On the flip side: the air is cleaner than it’s been in a long time.
The impact of the pandemic-related restrictions on air quality is staggering. In some parts of Europe, the levels of toxic pollutants in the air have been slashed by a half.
But while the short-term effect might seems positive, experts are warning that the current situation is no solution.
“Addressing long-term air quality problems requires ambitious policies and forward-looking investments,” said Hans Bruyninckx, the EEA executive director. “As such, the current crisis and its multiple impacts on our society work against what we are trying to achieve, which is a just and well-managed transition towards a resilient and sustainable society,” he added.
The ESA observations by the Copernicus Sentinel-5P satellite show clear declines in pollution. The measurements were taken over 10 days to even out changes in the weather, which affect the concentration of nitrogen dioxide.

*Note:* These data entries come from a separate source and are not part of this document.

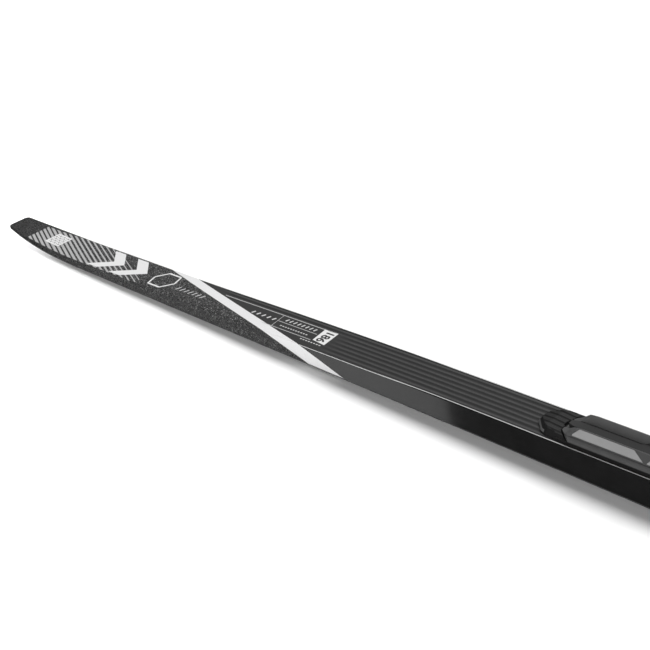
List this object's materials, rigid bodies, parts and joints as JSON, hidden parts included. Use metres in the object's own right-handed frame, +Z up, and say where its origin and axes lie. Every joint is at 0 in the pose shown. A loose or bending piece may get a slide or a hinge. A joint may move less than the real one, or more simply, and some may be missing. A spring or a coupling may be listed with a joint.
{
  "type": "cross country ski",
  "caption": "Skating cross-country ski with a cap-built laminate, ribbed top, manual toe-bar binding with a lifting lever, and a heel plate.",
  "frame": {"origin": "under the middle of the ski's length and width, at the height of its lowest point", "axes": "+X from the tip towards the tail, +Y across the ski, +Z up"},
  "size_m": [1.86, 0.044, 0.0448],
  "materials": {
    "base": "ground polyethylene",
    "topsheet": "lacquered, dark with pale stripes and a white band",
    "laminate": "glass fibre laminate",
    "core": "light channelled core",
    "spacer": "moulded",
    "black_plastic": "fine moulded grain",
    "housing_plastic": "fine moulded grain",
    "lever_plastic": "satin moulded",
    "grey_plastic": "satin moulded",
    "rubber": "matte",
    "steel": "brushed"
  },
  "bodies": {
    "ski": {"running_base": "base", "base_laminate": "laminate", "core": "core", "tip_spacer": "spacer", "tail_spacer": "spacer", "top_laminate": "laminate", "binding_reinforcement": "laminate", "topsheet": "topsheet", "tail_protector": "black_plastic", "nose_cap": "black_plastic", "base_plate": "black_plastic", "housing": "housing_plastic", "front_inlay_left": "grey_plastic", "front_inlay_right": "grey_plastic", "rear_inlay_left": "grey_plastic", "rear_inlay_right": "grey_plastic", "lever_pin": "steel", "bar_seat": "steel", "flexor": "rubber", "screw_front": "steel", "screw_left": "steel", "screw_right": "steel", "screw_rear": "steel", "heel_plate": "black_plastic", "heel_pad": "rubber", "heel_screw_front": "steel", "heel_screw_rear": "steel"},
    "lever_body": {"lever": "lever_plastic"},
    "latch_body": {"latch_slider": "steel"}
  },
  "joints": [
    {"name": "lever_hinge", "type": "hinge", "parent": "ski", "child": "lever_body", "pos_m": [0.06892, 0, 0.0368], "axis": [0, 1, 0], "range_deg": [0, 60]},
    {"name": "latch_slide", "type": "slide", "parent": "ski", "child": "latch_body", "axis": [-0.9999, 0, -0.0115], "range_m": [0, 0.0045]}
  ],
  "couplings": [
    {"joint": "latch_slide", "follows": "lever_hinge", "m_per_rad": 0.004297}
  ]
}
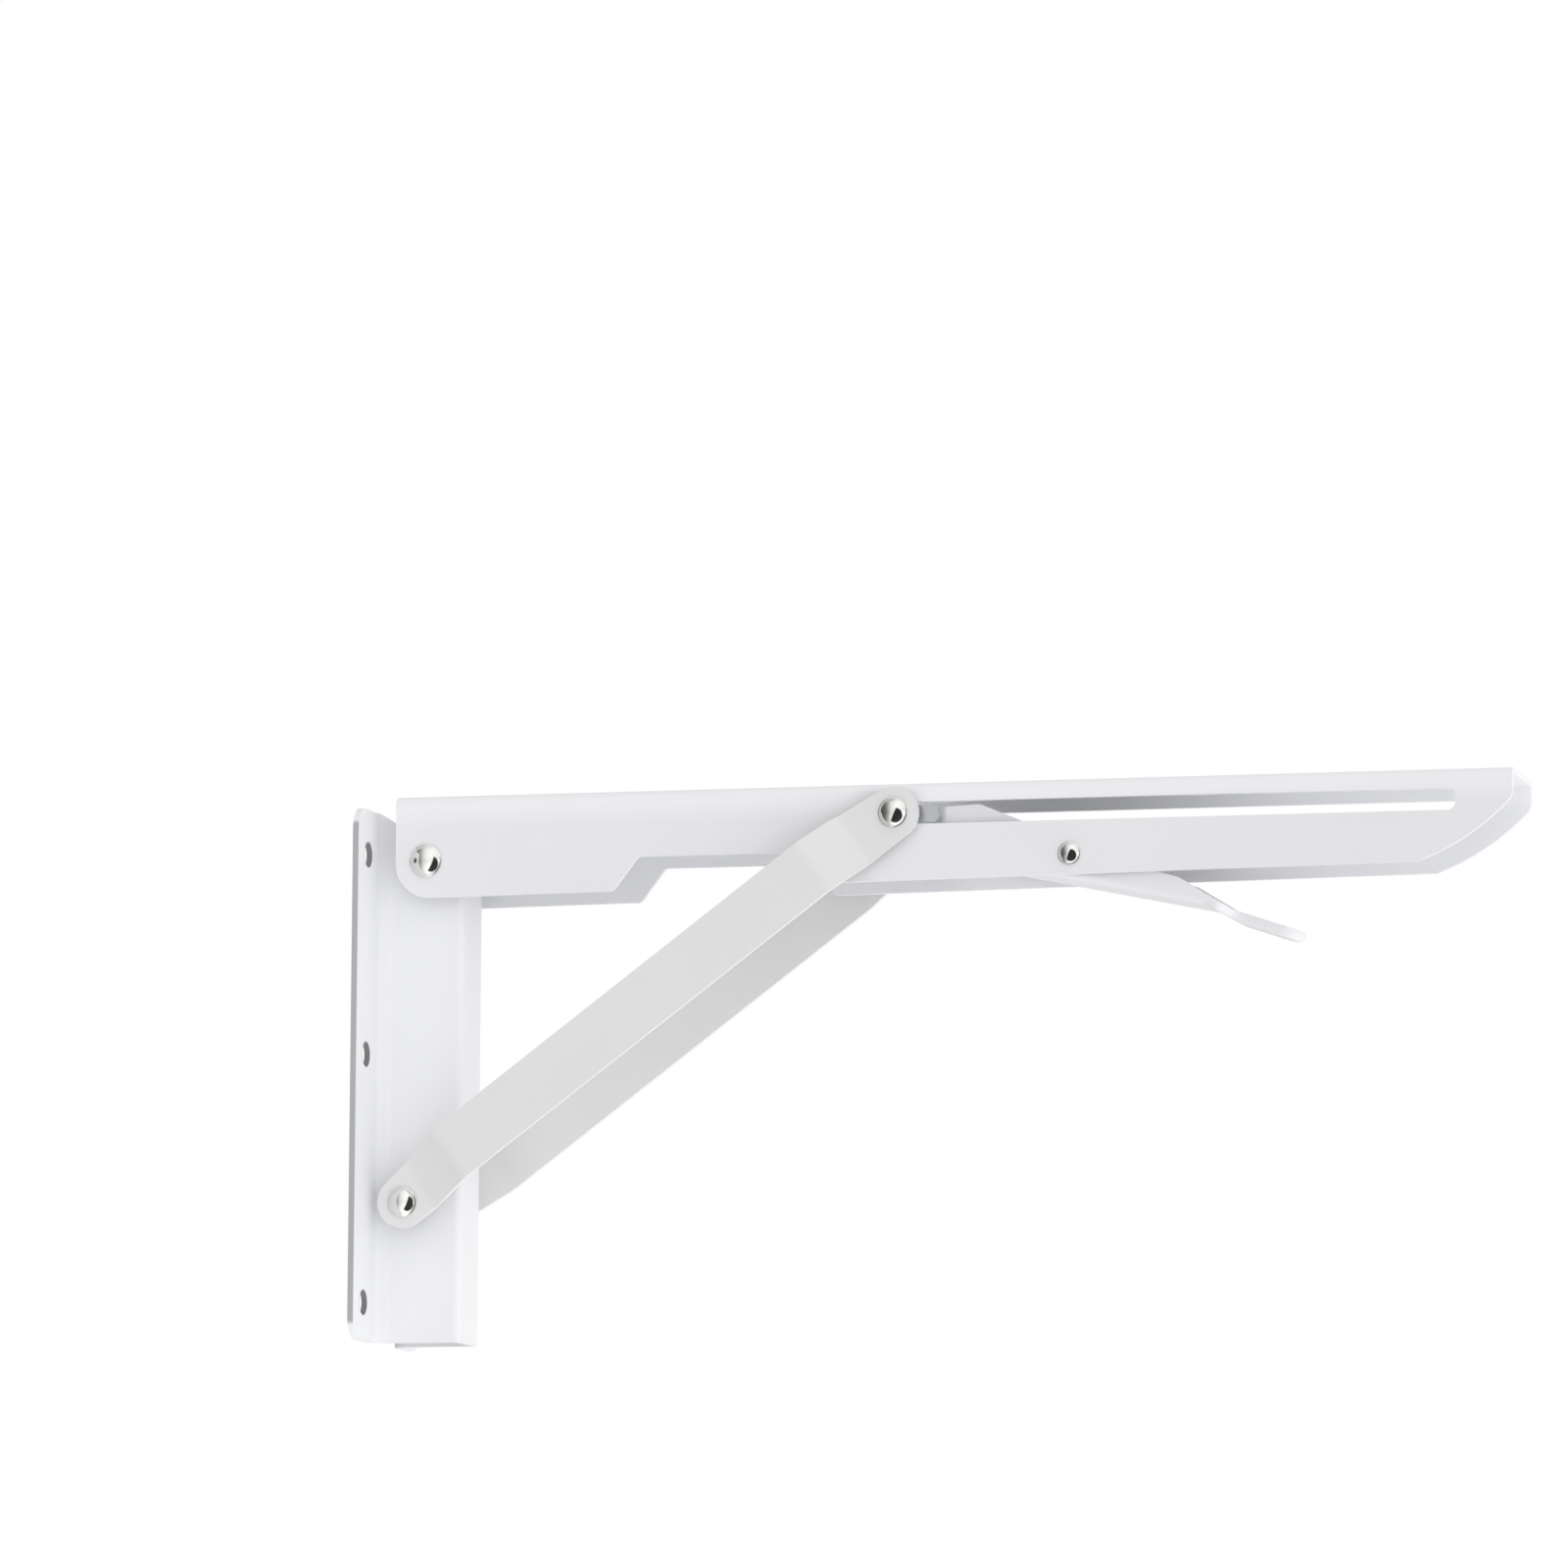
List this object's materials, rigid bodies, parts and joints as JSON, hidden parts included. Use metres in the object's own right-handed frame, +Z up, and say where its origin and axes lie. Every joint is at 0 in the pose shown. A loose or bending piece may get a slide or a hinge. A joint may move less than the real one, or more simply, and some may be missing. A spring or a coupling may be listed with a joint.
{
  "type": "folding shelf bracket",
  "caption": "Folding steel shelf bracket: a wall plate carries an arm that folds down against the wall, held level by a sliding brace and unlocked with a finger lever.",
  "frame": {"origin": "on the wall face, at the centre of the rectangle of the four outer wall screw holes", "axes": "+X out from the wall along the open arm, +Y across, +Z up"},
  "size_m": [0.307, 0.06, 0.1446],
  "materials": {
    "white_powder_coat": "white powder coat, fine orange peel, half gloss",
    "bright_rivet": "bright nickel plate",
    "zinc_steel": "dull zinc plate",
    "spring_steel": "drawn spring wire"
  },
  "bodies": {
    "wall": {"wall_plate": "white_powder_coat", "arm_pivot_rivet": "bright_rivet", "arm_pivot_spacer_near": "zinc_steel", "arm_pivot_spacer_far": "zinc_steel", "brace_pivot_rivet": "bright_rivet", "brace_pivot_spacer_near": "zinc_steel", "brace_pivot_spacer_far": "zinc_steel"},
    "arm": {"support_arm": "white_powder_coat", "lever_rivet": "bright_rivet", "lever_sleeve": "zinc_steel", "lever_spring": "spring_steel"},
    "lever": {"release_lever": "white_powder_coat"},
    "brace": {"brace_plate_near": "white_powder_coat", "brace_plate_far": "white_powder_coat", "slide_rivet_near": "bright_rivet", "slide_rivet_far": "bright_rivet"},
    "slider": {"slide_block_near": "zinc_steel", "slide_block_far": "zinc_steel", "slide_washer_near": "zinc_steel", "slide_washer_far": "zinc_steel", "slide_pin_near": "zinc_steel", "slide_pin_far": "zinc_steel"}
  },
  "joints": [
    {"name": "arm_fold", "type": "hinge", "parent": "wall", "child": "arm", "pos_m": [0.0154, 0, 0.058], "axis": [0, 1, 0], "range_deg": [0, 90]},
    {"name": "brace_fold", "type": "hinge", "parent": "wall", "child": "brace", "pos_m": [0.0104, 0, -0.0326], "axis": [0, 1, 0], "range_deg": [0, 121.91]},
    {"name": "slot_slide", "type": "slide", "parent": "arm", "child": "slider", "axis": [1, 0, 0], "range_m": [0, 0.12813]},
    {"name": "lever_release", "type": "hinge", "parent": "arm", "child": "lever", "pos_m": [0.1903, 0, 0.0557], "axis": [0, -1, 0], "range_deg": [0, 13], "stiffness_Nm_per_rad": 0.25, "springref_deg": -20.05, "deforming": ["lever_spring"]}
  ],
  "couplings": [
    {"joint": "brace_fold", "follows": "arm_fold", "ratio": 1.3544},
    {"joint": "slot_slide", "follows": "arm_fold", "m_per_rad": 0.081565}
  ]
}
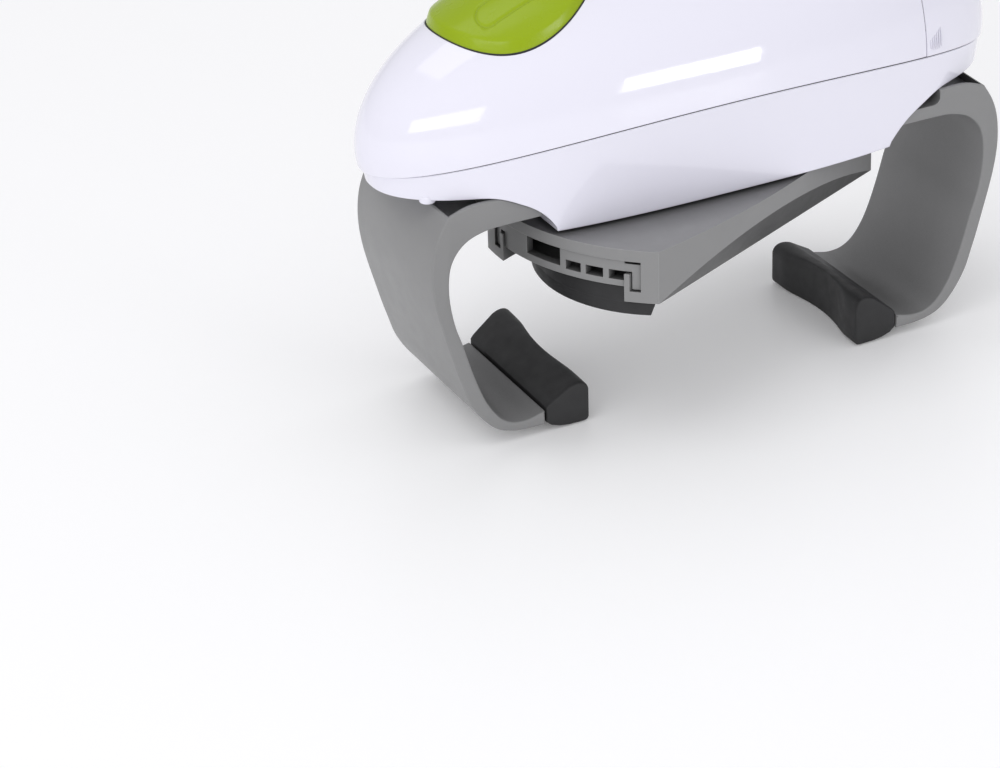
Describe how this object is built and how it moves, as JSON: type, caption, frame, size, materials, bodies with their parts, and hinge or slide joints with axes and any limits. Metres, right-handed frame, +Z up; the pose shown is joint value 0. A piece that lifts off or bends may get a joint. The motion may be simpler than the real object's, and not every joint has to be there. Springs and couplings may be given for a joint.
{
  "type": "electric jar opener",
  "caption": "Battery jar opener: a boat-shaped housing with a push button, two sliding padded arms that hold the jar and a turning frame with sliding padded jaws that grips the lid.",
  "frame": {"origin": "on the vertical turning axis, at the height of the arm pads' undersides (bottom centre of the bounding box)", "axes": "+X towards the battery door, -X towards the push button, +Z up, away from the jar"},
  "size_m": [0.1868, 0.0918, 0.1285],
  "materials": {
    "white_shell": "gloss",
    "white_inner": "matte",
    "green_button": "gloss",
    "spring_steel": "bright",
    "red_plastic": "satin",
    "black_plastic": "satin",
    "board": "satin",
    "motor_can": "satin",
    "bright_steel": "bright",
    "brass": "satin",
    "nylon": "satin",
    "grey_inner": "matte",
    "grey_plastic": "satin",
    "black_rubber": "matte",
    "screw_steel": "satin",
    "cell_label": "gloss"
  },
  "bodies": {
    "housing": {"top_cover": "white_shell", "bottom_cover": "white_shell", "button_springs": "spring_steel", "micro_switch": "black_plastic", "switch_board": "board", "switch_bracket": "white_inner", "motor": "motor_can", "centre_pin": "bright_steel", "gear_axle": "bright_steel", "gearbox_base": "grey_inner", "gearbox_top": "grey_inner", "frame_bearing": "nylon", "batteries": "cell_label", "battery_tray": "black_plastic", "battery_contacts": "spring_steel", "cover_screws": "screw_steel"},
    "door": {"battery_door": "white_shell"},
    "button": {"start_button": "green_button", "switch_plunger": "red_plastic"},
    "motor_rotor": {"motor_shaft": "bright_steel", "motor_pinion": "brass"},
    "gear_1": {"reduction_gear_1": "nylon"},
    "gear_2": {"reduction_gear_2": "nylon"},
    "frame": {"lid_frame": "grey_plastic", "spindle": "bright_steel", "spindle_gear": "nylon", "pinion_screw": "screw_steel"},
    "arm_drive": {"arm_pinion": "brass"},
    "arm_left": {"left_arm": "grey_plastic", "left_arm_pad": "black_rubber"},
    "arm_right": {"right_arm": "grey_plastic", "right_arm_pad": "black_rubber"},
    "jaw_drive": {"jaw_pinion": "brass"},
    "jaw_near": {"near_jaw": "grey_plastic", "near_lid_pad": "black_rubber"},
    "jaw_far": {"far_jaw": "grey_plastic", "far_lid_pad": "black_rubber"}
  },
  "joints": [
    {"name": "left_arm_slide", "type": "slide", "parent": "housing", "child": "arm_left", "axis": [1, 0, 0], "range_m": [-0.005, 0.02]},
    {"name": "right_arm_slide", "type": "slide", "parent": "housing", "child": "arm_right", "axis": [-1, 0, 0], "range_m": [-0.005, 0.02]},
    {"name": "arm_pinion_spin", "type": "hinge", "parent": "housing", "child": "arm_drive", "pos_m": [0, 0, 0.0658], "axis": [0, 0, 1], "range_deg": [-128, 33]},
    {"name": "lid_frame_spin", "type": "hinge", "parent": "housing", "child": "frame", "pos_m": [0, 0, 0.06], "axis": [0, 0, 1], "continuous": true},
    {"name": "gear_2_spin", "type": "hinge", "parent": "housing", "child": "gear_2", "pos_m": [-0.0208, 0, 0.08], "axis": [0, 0, 1], "continuous": true},
    {"name": "gear_1_spin", "type": "hinge", "parent": "housing", "child": "gear_1", "pos_m": [0, 0, 0.088], "axis": [0, 0, 1], "continuous": true},
    {"name": "motor_spin", "type": "hinge", "parent": "housing", "child": "motor_rotor", "pos_m": [0.0208, 0, 0.09], "axis": [0, 0, 1], "continuous": true},
    {"name": "near_jaw_slide", "type": "slide", "parent": "frame", "child": "jaw_near", "axis": [0.9107, 0.4131, 0], "range_m": [-0.002, 0.022]},
    {"name": "far_jaw_slide", "type": "slide", "parent": "frame", "child": "jaw_far", "axis": [-0.9107, -0.4131, 0], "range_m": [-0.002, 0.022]},
    {"name": "jaw_pinion_spin", "type": "hinge", "parent": "frame", "child": "jaw_drive", "pos_m": [0, 0, 0.0518], "axis": [0, 0, 1], "range_deg": [-25, 264]},
    {"name": "button_press", "type": "slide", "parent": "housing", "child": "button", "axis": [0, 0, -1], "range_m": [0, 0.0015], "stiffness_N_per_m": 900, "springref_m": -0.0005, "deforming": ["button_springs"]},
    {"name": "battery_door_slide", "type": "slide", "parent": "housing", "child": "door", "axis": [1, 0, 0], "range_m": [0, 0.04]}
  ],
  "couplings": [
    {"joint": "right_arm_slide", "follows": "left_arm_slide", "ratio": 1},
    {"joint": "arm_pinion_spin", "follows": "left_arm_slide", "rad_per_m": -111.11},
    {"joint": "gear_2_spin", "follows": "lid_frame_spin", "ratio": -3.3333},
    {"joint": "gear_1_spin", "follows": "lid_frame_spin", "ratio": 11.111},
    {"joint": "motor_spin", "follows": "lid_frame_spin", "ratio": -37.037},
    {"joint": "far_jaw_slide", "follows": "near_jaw_slide", "ratio": 1},
    {"joint": "jaw_pinion_spin", "follows": "near_jaw_slide", "rad_per_m": 208.33}
  ]
}
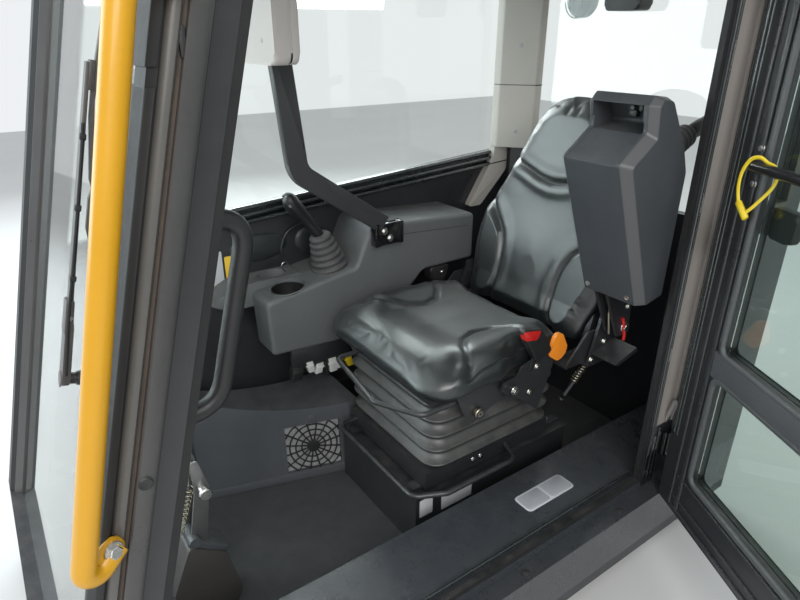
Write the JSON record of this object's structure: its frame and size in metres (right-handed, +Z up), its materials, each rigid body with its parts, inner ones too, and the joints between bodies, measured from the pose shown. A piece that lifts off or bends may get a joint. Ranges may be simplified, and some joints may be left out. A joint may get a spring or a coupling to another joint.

Data from the European Environmental Agency paint a similar picture. The average concentrations of Nitrogen Dioxide (NO2) in the air in the Italian province of Bergamo, which has been completely paralyzed by the outbreak, were 47% lower last week than during the same week last year, the environmental agency said. The NO2 levels in Rome were 26% to 35% lower than in 2019, the environmental agency said.
Much of the NO2 pollution comes from car exhausts, which is why the strict controls on citizens movements led to such dramatic declines.
Another area hit hard by the virus, western Washington state around Seattle, also shows much lower concentrations of the gas in recent weeks.
The pandemic has had similar effects on air pollution in China, which still ranks poorly in global air quality comparisons, despite its government’s major efforts to tackle pollution in recent years.
According to China’s Ministry of Ecology and Environment, the average number of “good quality air days” increased 21.5% in February, compared to the same period last year in Hubei province, the epicenter of the global coronavirus pandemic.
“Does this mean pandemics are good for health? No,” Burke said. “Instead it means that the way our economies operate, absent pandemics, has massive hidden health costs, and it takes a pandemic to help see that.”
The link between air pollution and premature deaths has been well established. A 30-year analysis of 652 cities in 24 countries and regions across six continents found that increases in air pollution were linked to increases in related deaths: The higher the levels of pollution, the faster people die.
The World Health Organization (WHO) has estimated that around 7 million people die every year from exposure to fine particles in polluted air.